Language and Computation: A Synergy

Just as a DNA sequence is the composition of elements allotted for a living being, so a sentence is the composition of the linguistic elements for a given language. Units, compositional rules, alternation/permutation, exceptions/irregularities as well as functions associated with a certain level of sequencing (of appearance, behavior, intention, etc.) operate similarly in these two domains. Language is part of human cognition ability, which in principle is based on processing procedures such as logical inference, analogy, contrastive pattern recognition and the like. For linguists, we are looking for regularities in languages. We are developing rules to generate regular word sequences. We are trying to interpret the mutual understanding between the speaker and the recipient, while handling a certain set of given word sequences. But not everything in a language is computable. Exceptions in terms of generative rules are sometimes quite commonly used in natural language. Concerning languages, computation is meant to operate both at the level of abstract theoretical inference and at observing empirical classification of word sequences. To emphasize the importance of the synergy of language and computation concerning the understanding and modeling of how human language is employed, this special issue includes four papers.

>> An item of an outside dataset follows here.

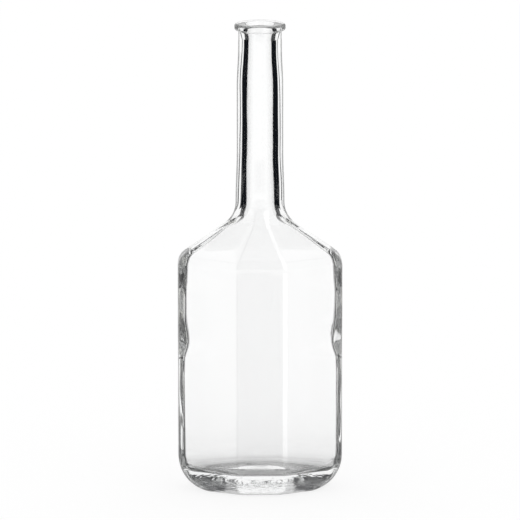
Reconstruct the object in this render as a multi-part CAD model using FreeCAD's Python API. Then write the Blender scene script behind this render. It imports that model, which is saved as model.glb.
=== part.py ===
"""Long-necked glass flask with an eight-sided body, as one hollow solid.

Millimetres, +Z up, +X across the wide front panel, the front towards -Y.
The origin is the centre of the footprint, on the surface the flask stands on.

Every level is one closed curve: the eight-sided plan of the body with rounded
corners, blended towards the circle of the neck. The outside and the inside
are each lofted through a stack of such curves, and the glass lies between
them. The finish, with its bead and mouth, is turned.
"""
import FreeCAD, Part
import os
from math import atan2, ceil, cos, hypot, pi, sin, sqrt, tan

# Overall sizes
HEIGHT = 312.0
BODY_WIDTH = 108.4
BODY_DEPTH = 62.0

# Plan of the body: the two flat panels between sharp corners, then the rounding
FRONT_PANEL = 31.6
SIDE_PANEL = 28.0
CORNER_RADIUS = 12.0

# Shoulder: the height where its slope would meet the upright walls unrounded,
# how far it climbs to the neck, and how far the two roundings reach
BODY_HEIGHT = 156.3
SHOULDER_RISE = 27.8
EDGE_BLEND_BELOW = 5.5
EDGE_BLEND_ABOVE = 3.2
FOOT_BLEND_BELOW = 5.5
FOOT_BLEND_ABOVE = 9.5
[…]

The topics cover: (1) formal semantics: computation of meaning from a theoretical point of view; (2) contrastive/typological linguistics: understanding and classification of word order sequences in different languages; (3) corpus linguistics: empirical studies of production unit sequences; and (4) quantitative methodology: general approaches to conducting analysis on association of words or word sequences. Aside from the aspects of language and computation, these studies deal with linguistic phenomena in multiple languages: Chinese, English, French, and Thai. We hope to make a statement that language is operated by computation, but with ‘common exceptions’. Thus, for linguistics to develop into a scientific discipline, we need to embrace philosophical, empirical, mathematical, and experimental approaches.